Prosecutors challenged Montalvo’s lawyers’ assertions of new evidence based on updated science, claiming Dr. Vytenis Babrauskas, an expert in fire and explosion safety and principal member of the National Fire Protection Agency’s Technical Committee on Fire investigations, strayed from the arson investigation and delved into the lack of a motive and witness testimony.

“Despite being couched in the scientific rubric of developments in standards by the NFPA and scientific pattern studies, Dr. Babrauskas’s opinion and defendant’s motion in reality do not truly rely upon either in defendant’s quest for a new trial,” prosecutors wrote in their rebuttal to a motion for a new trial.

“Both rely upon that which experts cannot and never have been able to do in New Jersey courtrooms — opine on the credibility of lay witnesses,” prosecutors continued in laying out why the court should deny the motion.

Prosecutors suggested that Montalvo was motivated to kill her two young kids after her husband, Raoul Aponte Jr., ended their relationship a few days beforehand, stating “heartbreak and revenge are well-established motives for murder.”

At the time of the incident, prosecutors said Montalvo drove to her in-laws’ house in Long Branch on Feb. 22, 1994, and set her car on fire with her children still inside.

Montalvo’s husband was a corrections officer at the Monmouth County Jail and his parents said they were excited to see Montalvo when she entered the driveway, expecting a visit from their grandchildren.

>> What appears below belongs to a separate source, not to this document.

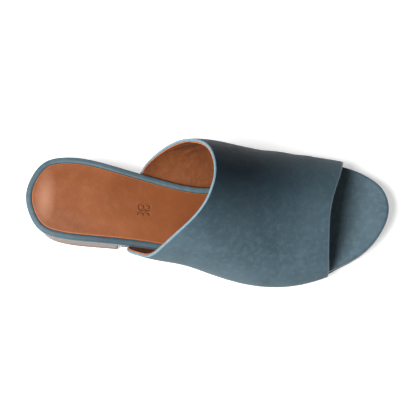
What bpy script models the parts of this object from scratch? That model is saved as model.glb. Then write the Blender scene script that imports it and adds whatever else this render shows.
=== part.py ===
"""Low heel mule, a right shoe, standing on its heel and its forefoot.

The toe points along +X, the medial side is +Y and the floor is z = 0. The origin is the middle of
the face that the top lift stands on. A station is a distance from the back of the heel towards the
toe, and a side is a distance from the long axis, positive to the medial side. Tables give both as
shares of the named sizes.
"""

import math

import bmesh
import bpy
import numpy as np

# Sizes of the last and the footbed, in metres
LENGTH = 0.250
BALL_WIDTH = 0.088
WAIST_WIDTH = 0.050
HEEL_WIDTH = 0.057
HEEL_RISE = 0.0208
TOE_SPRING = 0.0046
INSTEP_HEIGHT = 0.0670
TOE_BOX_HEIGHT = 0.0275

# Thicknesses and clearances
WALL = 0.0026
FOOTBED_THICKNESS = 0.0040
SOCK_THICKNESS = 0.0010
OUTSOLE_THICKNESS = 0.0032
LIFT_THICKNESS = 0.0038
GAP = 0.0003

# Edges and margins
RIM_WIDTH = 0.0040
RIM_CROWN = 0.0004
RIM_ROUNDING = 0.0015
POCKET_RUN_OUT = 0.0120
SOCK_FRONT = 0.190
LASTING_MARGIN = 0.0110
CORNER_RADIUS = 0.0030
OUTSOLE_STEP = 0.0010
OUTSOLE_CHAMFER = 0.0008
HEEL_INSET = 0.0005
BREAST_LATERAL = 0.0620
BREAST_MEDIAL = 0.0690
BREAST_LEAN = 0.0045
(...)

Aponte’s mother told authorities she saw Montalvo “stoop, bend and throw something into the vehicle” before it erupted into flames. Authorities said Montalvo’s clothes were soaked in gasoline and caught fire as well.

Montalvo bought $3 worth of gasoline at a gas station on Route 36 in Hazlet just before heading to her in-laws, prosecutors said, and a gas container was found on the passenger seat after the fire was extinguished.

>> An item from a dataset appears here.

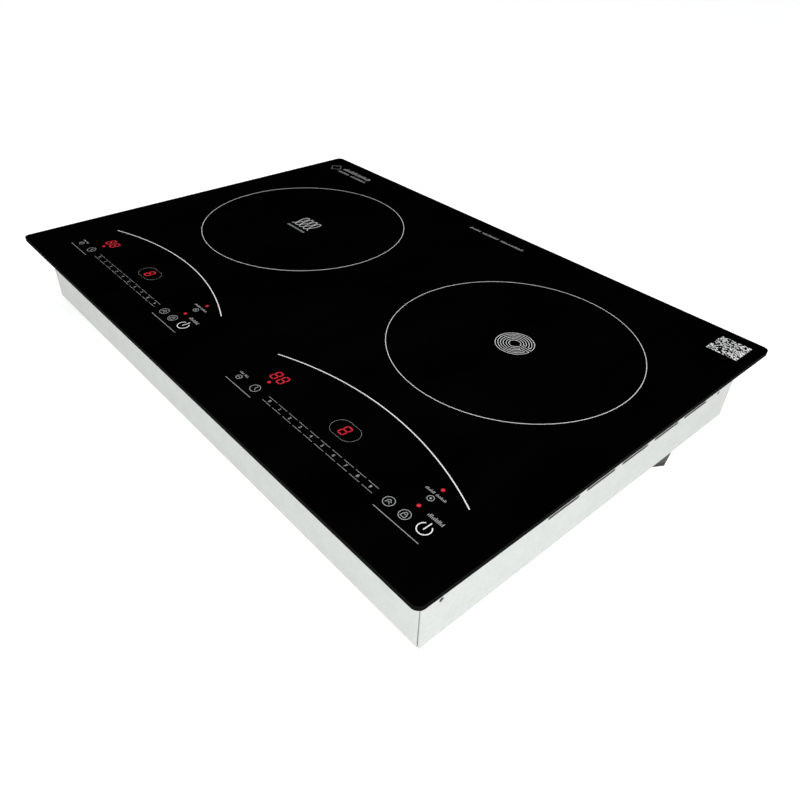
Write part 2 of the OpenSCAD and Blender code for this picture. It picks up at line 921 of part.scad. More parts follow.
// Four-pole stators pressed over the bearing tubes
module fan_stators() {
    color(copper) for (pos = [fan_left_pos, fan_right_pos]) at_fan(pos, 5) difference() {
        union() {
            cylinder(r = 8, h = 9);
            for (a = [0, 90]) rotate(a) block([-11, -2.5, 1], [11, 2.5, 8]);
            intersection() {
                ring(13, 10.5, 9);
                for (a = [0, 90]) rotate(a) block([-14, -6, 0], [14, 6, 9]);
            }
        }
        translate([0, 0, -1]) cylinder(r = 5.05, h = 11);
    }
}

module fan_screws() {
    color(alloy) for (pos = [fan_left_pos, fan_right_pos]) {
        fan_holes(pos, 3.6, floor_z - 2, 2);
        fan_holes(pos, 1.9, floor_z - 0.1, 16);
    }
}

// ---------- Controls ----------

// Shallow tray on four legs, with ledges that the control board sits on
module control_carrier(x) {
    leg_x = carrier_w / 2 - 4;
    leg_y = carrier_d / 2 - 4;
    tray_h = 12;
    translate([x, panel_y, carrier_z]) difference() {
        union() {
            difference() {
                rounded_plate(carrier_w, carrier_d, 4, tray_h);
                translate([0, 0, carrier_wall])
                    rounded_plate(carrier_w - 2 * carrier_wall, carrier_d - 2 * carrier_wall,
                        3, tray_h);
            }
            for (sx = [-1, 0, 1], sy = [-1, 1])
                translate([sx * 105, sy * 22, 1]) cylinder(r = 3, h = control_board_z - carrier_z - 1);
            for (sx = [-1, 1], sy = [-1, 1])
                translate([sx * leg_x, sy * leg_y, floor_top - carrier_z])
                    cylinder(r = 3.5, h = carrier_z - floor_top + 1);
        }
        for (dx = [-70, -25, 25, 70])
            translate([dx, 0, -1]) slot(30, 12, 4);
    }
}

module control_carriers() {
    color([0.85, 0.85, 0.83]) {
        control_carrier(panel_left_x);
        control_carrier(panel_right_x);
    }
}

module control_boards() {
    color(pcb_green) for (x = [panel_left_x, panel_right_x])
        translate([x, panel_y, control_board_z]) rounded_plate(232, 58, 2, board_t);
}

// Places of the touch keys on one panel, from the panel's middle
function key_spots() = concat(
    [[-102, -16.5], [-82, -16.5], [72.5, -16.5], [87.5, -16.5], [103.7, -15], [87.5, 5.8]],
    [for (i = [0 : slider_keys - 1]) [-61.5 + i * slider_pitch, -17.2]]
);

// Conductive pads that carry each touch key from the board to the glass
module touch_pads() {
    color(dark_grey) for (x = [panel_left_x, panel_right_x], k = key_spots())
        translate([x + k[0], panel_y + k[1], control_board_top])
            cylinder(r = 4.5, h = seal_t - control_board_top);
}

// Light boxes of the seven-segment displays: two digits for time, one for power
module display_modules() {
    color(white) for (x = [panel_left_x, panel_right_x])
        translate([x, panel_y, control_board_top]) {
            block([-95, -6, 0], [-66, 15, 8]);
            block([-9, -7, 0], [9, 17, 8]);
        }
}

// ---------- Internal wiring ----------

// Line and neutral from the terminals to each board, and earth to its screw
module mains_leads() {
    pole_l = terminal_low[0];
    pole_r = terminal_low[0] + terminal_size[0];
    routes = [
        [[pole_l + 6, line_y, pole_z], [240, line_y, pole_z], [228, 173, -51], [200, 177.5, -51],
            [120, 177.5, -51], [30, 177.5, -51], [-60, 177.5, -51], [-100, 170, -50],
            [-136, 150, -47], [-154, 135, plug_mid], [-154, 124, plug_mid]],
        [[pole_l + 6, neutral_y, pole_z], [240, neutral_y, pole_z], [230, 146, -50],
            [214, 162, -50], [196, 171, -50], [180, 172.5, -50], [120, 172.5, -50],
            [30, 172.5, -50], [-60, 172.5, -50], [-92, 164, -48], [-124, 146, -46],
            [-146, 134, plug_mid], [-146, 124, plug_mid]],
        [[pole_r - 6, line_y, pole_z], [276, line_y, pole_z], [281, 155, -50], [281, 130, -46],
            [281, 100, -42], [281, 20, -40], [278, -40, -38], [262, -70, -31], [230, -79, -30],
            [180, -80, -30], [120, -84, -34], [100, -90, -40], [95, -94, plug_mid],
            [95, -100, plug_mid]],
        [[pole_r - 6, neutral_y, pole_z], [273.5, neutral_y, pole_z], [276, 128, -48],
            [276, 110, -44], [276, 90, -40], [276, 20, -38], [272, -36, -36], [256, -64, -31],
            [226, -74, -30], [180, -75, -30], [126, -79, -34], [109, -88, -40],
            [103, -94, plug_mid], [103, -100, plug_mid]],
        [[pole_l + 6, earth_y, pole_z], [241, earth_y, pole_z], [241, 156, -55],
            [242, 160, -57.2], [earth_pos[0] + earth_tag, earth_pos[1], -57.3]]
    ];
    color([0.35, 0.25, 0.2]) for (route = routes) wire(route, 1.3);
}

// Flat ribbons from the rear edge of each control board to the board below
module ribbon(x, end_y, end_z) {
    t = 0.8;
    rear = panel_y + 28;
    back = panel_y + carrier_d / 2 + 4;
    high = carrier_z + 14;
    translate([x - 5, 0, 0]) rotate([90, 0, 90]) linear_extrude(10) {
        translate([rear - 4, control_board_top]) square([t, high - control_board_top]);
        translate([rear - 4, high - t]) square([back - rear + 4, t]);
        translate([back - t, end_z]) square([t, high - end_z]);
        translate([min(back - t, end_y), end_z]) square([abs(end_y - back) + t, t]);
    }
}

module control_ribbons() {
    color([0.7, 0.7, 0.72]) {
        ribbon(-121, -57, plug_top);
        ribbon(99, -107, plug_top);
    }
}

// ---------- Assembly ----------

glass_panel();
glass_adhesive();
rim_seal();
base_pan();
side_panel_left();
side_panel_right();
case_screws();
partition_plate();
gland_body();
gland_cap();
gland_seal();
gland_locknut();
terminal_block();
earth_screw();
coil_tray();
coil_carrier();
ferrite_bars();
coil_winding();
coil_insulation();
coil_sensor();
coil_posts();
coil_springs();
coil_leads();
induction_board();
board_standoffs();
heat_sink();
power_transistors();
bridge_rectifier();
film_capacitors();
electrolytic_capacitors();
filter_choke();
supply_transformers();
line_fuse();
wire_connectors();
radiant_dish();
insulation_base();
insulation_ring();
heating_ribbon();
limiter_rod();
limiter_switch();
element_terminal();
dish_bracket();
dish_springs();
element_leads();
radiant_board();
power_relays();
fan_frames();
fan_rotor_left();
fan_rotor_right();
fan_shaft_left();
fan_shaft_right();
fan_bearings();
fan_stators();
fan_screws();
control_carriers();
control_boards();
touch_pads();
display_modules();
mains_leads();
control_ribbons();
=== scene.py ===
"""The looks of a built-in two-zone electric hob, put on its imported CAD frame.

Lengths are in metres, apart from the prints on the glass, which are drawn in millimetres from the
middle of their zone or panel. +X is to the user's right, +Y to the back and +Z up.
"""

import json
import math
import random

import bmesh
import bpy
from mathutils import Matrix, Vector

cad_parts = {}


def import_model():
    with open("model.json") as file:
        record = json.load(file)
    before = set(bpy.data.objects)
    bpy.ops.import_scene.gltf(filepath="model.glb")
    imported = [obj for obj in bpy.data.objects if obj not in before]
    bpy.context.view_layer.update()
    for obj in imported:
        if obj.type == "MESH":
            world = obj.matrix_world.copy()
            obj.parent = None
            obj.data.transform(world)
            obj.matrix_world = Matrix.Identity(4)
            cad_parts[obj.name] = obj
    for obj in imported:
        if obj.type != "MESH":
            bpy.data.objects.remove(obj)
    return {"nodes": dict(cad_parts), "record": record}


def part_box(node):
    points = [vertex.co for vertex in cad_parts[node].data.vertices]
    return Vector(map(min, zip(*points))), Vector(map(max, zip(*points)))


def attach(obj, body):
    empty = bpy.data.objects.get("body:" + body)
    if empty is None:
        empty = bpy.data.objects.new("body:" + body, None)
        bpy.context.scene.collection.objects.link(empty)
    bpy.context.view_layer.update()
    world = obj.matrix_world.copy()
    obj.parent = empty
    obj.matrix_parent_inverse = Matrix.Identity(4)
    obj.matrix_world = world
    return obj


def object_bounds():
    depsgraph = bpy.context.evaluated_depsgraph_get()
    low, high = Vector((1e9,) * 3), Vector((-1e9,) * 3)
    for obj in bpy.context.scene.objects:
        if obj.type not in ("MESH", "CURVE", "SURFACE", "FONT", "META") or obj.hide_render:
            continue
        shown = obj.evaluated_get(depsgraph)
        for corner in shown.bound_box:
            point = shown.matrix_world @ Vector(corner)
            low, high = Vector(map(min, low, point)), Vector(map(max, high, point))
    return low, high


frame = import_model()
cad_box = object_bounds()

MM = 0.001

# ---------- Camera, floor and light ----------

CAMERA_PLACE = Vector((0.4619, -0.3791, 0.3280))
CAMERA_HEADING = 46.78  # degrees from +Y towards -X
CAMERA_DIP = 37.27  # degrees below the horizon
CAMERA_ROLL = 2.63
CAMERA_LENS = 31.95  # on a sensor 36 wide
CAMERA_REACH = (0.01, 100.0)  # the nearest and farthest that it sees

FLOOR_HALF = 15.0
FLOOR_GLOW = 0.46  # the floor is a lit table, which keeps its shadows faint
LAMP_PLACE = Vector((1.15, -1.25, 1.0))  # it aims at the middle of the glass
LAMP_SIDE = 1.0
LAMP_POWER = 29.0  # watts
SIDE_AIM = (0.0, 50.0, 12.0)  # degrees that it is turned about X, Y and Z, from straight down
SIDE_STRENGTH = 1.15
SIDE_SOFTNESS = 40.0  # degrees across
OVERHEAD_STRENGTH = 1.6
OVERHEAD_FROM = 0.93  # heights in the sky are sines of the angle above the horizon
HORIZON_STRENGTH = 0.1
HORIZON_TO = 0.1
DARK_BAND = (0.26, 0.84)
BACKDROP = (0.93, 0.94, 0.94)

# ---------- Prints on the glass, in millimetres ----------

PRINT_RISE = 0.04  # how far the enamel stands above the glass
PRINT_SINK = 0.02  # how far it is let into it, so that no two faces coincide

# Widths of line
RING_WIDTH = 0.5
SYMBOL_WIDTH = 0.65
TRACK_WIDTH = 0.48
ARC_WIDTH = 0.9
POWER_WIDTH = 0.78
THIN = 0.48
DETAIL = 0.5
FINE = 0.3
FRAME_WIDTH = 0.16

# On the zones
RING_RADIUS = 109.2
COIL_TURNS = 4
COIL_PITCH = 7.1
COIL_HALF_HIGH = 10.2
COIL_SWING = 4.0  # how far each turn swings to either side
COIL_TOP_SWING = 1.0  # how much more near its top
COIL_SHIFT = (0.3, 3.9)
TRACK_LOOPS = ((16.7, 5.1, 1.3), (14.4, 12.1, 3.6), (9.8, 7.4, 3.6))  # outer, inner and gap
TRACKS_SHIFT = (1.0, -0.4)
ZONE_WORD_SHIFT = (1.7, -12.0)

# On each panel, from its middle
PANEL_ABOVE_DISPLAYS = 7.0
PANEL_FROM_DISPLAYS = (95.0, -9.0)  # left panel from their left end, right panel from their right
ARC_CENTRE = (-5.5, -229.5)
ARC_RADIUS = 273.0
ARC_ENDS = (112.4, 65.0)  # degrees
BASE_LINES = ((-109.3, -74.3, -25.8), (68.2, 110.2, -26.0))  # start, end and height up the panel
SLIDER_STEPS = 10
SLIDER_PITCH = 12.92
SLIDER_START = -66.7
DASH_LENGTH = 10.4
DASH_ROWS = (-14.1, -20.0)
NUMBER_HEIGHT = 2.6
NUMBER_BOLD = 0.04
NUMBER_Y = -17.1
FIGURE_SHARE = 0.7  # a figure's height, of the font's size
FRAME_CENTRE = (0.5, 5.4)
FRAME_RADIUS = 8.5
FRAME_REACH = 4.7
DIGIT_SIZE = (6.4, 10.6)
DIGIT_BAR = 1.1
DIGIT_GAP = 0.25
DIGIT_SLANT = 0.09
TIMER_DIGITS = ((-85.8, 5.3), (-77.0, 5.3))
LEVEL_DIGIT = (0.4, 5.2)
DOT_RADIUS = 1.5
DOTS = ((-81.9, -4.1), (87.3, -4.3), (87.3, 17.0))
KEY_RADIUS = 4.15
SMALL_KEY_RADIUS = 2.4
POWER_CENTRE = (103.7, -15.0)
POWER_RADIUS = 5.0
POWER_ENDS = (128.0, 412.0)  # degrees
POWER_BAR = (-0.7, 6.2)
LOCK_CENTRE = (87.4, -16.4)
LOCK_WIDTH = 0.45
BOOST_CENTRE = (72.5, -16.4)
CLOCK_CENTRE = (-82.0, -16.6)
PRESET_CENTRE = (-102.3, -18.2)
WARM_CENTRE = (87.4, 5.8)
WARM_DOT = 0.8
KEY_WORDS = (  # lengths of the words, their height, and the middle of the line they stand on
    ((4.6, 4.4), 1.9, -102.4, -14.2),
    ((13.4,), 3.0, 103.1, -5.9),
    ((8.0, 9.2), 2.2, 87.2, 9.9),
)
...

Montalvo’s attorneys argue in court filings that prosecutors relied heavily on two arson experts that testified the fire started in the footwell of the car, and testimony from Aponte’s mother that said Montalvo tossed a match into the car.

But Lerer and Hood say prosecutors discounted an eyewitness who saw Montalvo pulled out of the car after it caught fire and testimony from a gas station attendant who said the gas can was not properly sealed when it was placed in her car.

A neighbor who testified for the defense said he was outside and heard a loud boom before looking back at Montalvo’s car and seeing her be pulled out of the car as she was on fire, according to court filings.

Pictures of Montalvo included as exhibits in court filings show burns across the right side of her face and on her right hand.

In a statement to investigators, Montalvo said the gas can was on the front passenger floor and that there was the smell of gasoline inside the car. Despite the fumes, she said she lit a cigarette anyway and that there was black smoke and fire throughout the car very quickly.

Montalvo’s attorneys argue that a lieutenant in the arson unit of the Monmouth County Prosecutor’s Office identified the origin of the fire prior to receiving lab test results about the presence of accelerants and a V-burn pattern that, at the time, was considered to indicate the origin of the fire.

The lieutenant determined the fire had started at the front passenger area or near the driver’s seat and floor, according to Montalvo’s attorneys. He also testified that gasoline vapors can ignite with sufficient heat, causing a flashover and boom described by the neighbor, according to court documents.

During the trial, an arson expert from the NFPA testified for the defense that V-patterns are useful in determining points of origin in short-burning fires, and offered his own conclusion that gasoline vapor started the fire.

But since the 1990s, V-shaped patterns have been labeled as unreliable indicators of a fires origin, according to Montalvo’s attorneys.

Lerer and Hood cite Babrauskas in court documents claiming that V-burn patterns are unreliable.

“Inferring the origin location of a fire to be the place where one observes the base of a V-pattern, or the place of heaviest burning constitutes ‘junk science,’” Babrauskas writes.

Lerer and Hood’s theory with the help of Babrauskas is that gas vapors in the car ignited when Montalvo lit the cigarette creating a “flash fire” and when the door was opened to pull Montalvo out of the car, the oxygen fed a flashover, court documents show.

As a result of the flashover, any burn patterns in the car are unreliable, according to Lerer and Hood.

A jury convicted Montalvo on Nov. 27, 1996, of two counts of murder, felony murder and one count of second-degree aggravated arson. She was spared the death penalty, but sentenced to consecutive 50-year sentences with a total of 60 years of parole ineligibility, her attorneys wrote in their motion for a new trial.